Moth night tonight. Organised by Butterfly Conservation, once a year, it is held at different times of the year and this is a late season one. The weather is warm and set fair and they’d like people to go out with a bright torch over the weekend and see which moths are feeding on Ivy flowers, such a great source of autumn food for many insects. Even if you can’t identify them, you can look and enjoy the huge variety of moths we have in the UK. Conditions: unseasonably mild, sunny intervals. Temperature: Max 19-Min 13C.
Young Goldfinch are still showing up in our garden- these must be from a late brood. Goldfinches, recovering from losses in the 1970’s and one of the few birds to be increasing, come to feed on Niger and Sunflower seeds at garden feeders, and have 2-3 broods a year- hence the late showing of juveniles. Still to gain their red heads, they do have the black and white ladder-backs and gold wing stripe. I’m including a drawing I did of adults and young. Conditions: Mild with sunny intervals. Temperature: Max 16-Min 13C.

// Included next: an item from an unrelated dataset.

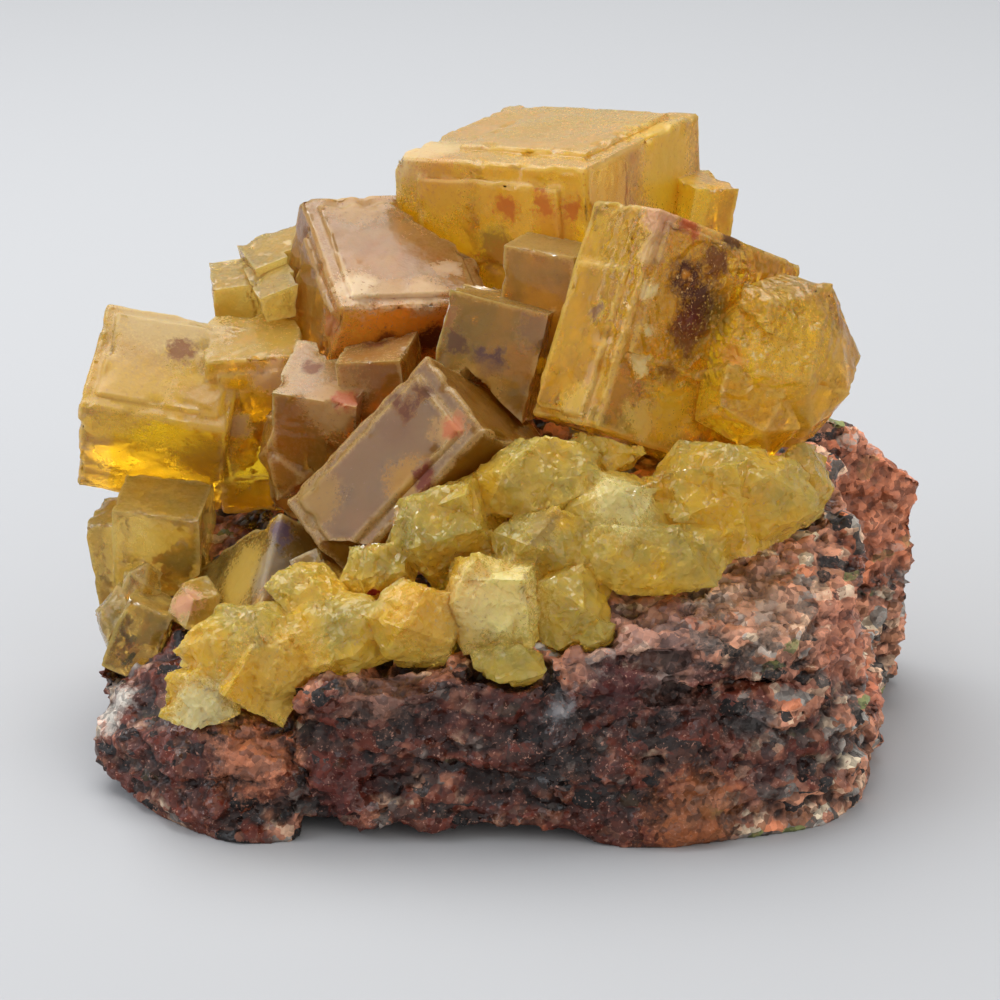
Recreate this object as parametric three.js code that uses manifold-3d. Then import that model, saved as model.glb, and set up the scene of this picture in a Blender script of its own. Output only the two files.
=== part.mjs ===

Chiffchaffs and Willow Warblers are hard to tell apart and both might be stopping off in your garden, like the Chiffchaff is in ours, filling up on their way south for winter migration. If you get the right view, you can see that Chiffchaff’s have dark legs, and, migrating shorter distances, have shorter wings. Willow Warblers have pale pinky-orange legs, are usually more yellow in overall colour, and have longer wings for longer migration. The photo’s should help! Conditions: Cloudy Temperature: Max 15- Min 11C.
Hornets- what is the point of wasps and their large relatives Hornets, people wonder. These highly social creatures which operate in complex colonies are often disliked for their propensity to sting. In fact the Hornet we have (unlike the Asian Hornet) has a fairly mild sting and only attack if disturbed. They chew wood, mix it with saliva and build intricate paper nests often in trees. They eat plant matter but also often hover around plants, like these were last week, down South, predating many garden pests. So, i fact, they are helpful to us humans! Conditions: Sun and a stiff breeze. Temperature: Max 15- Min 11C.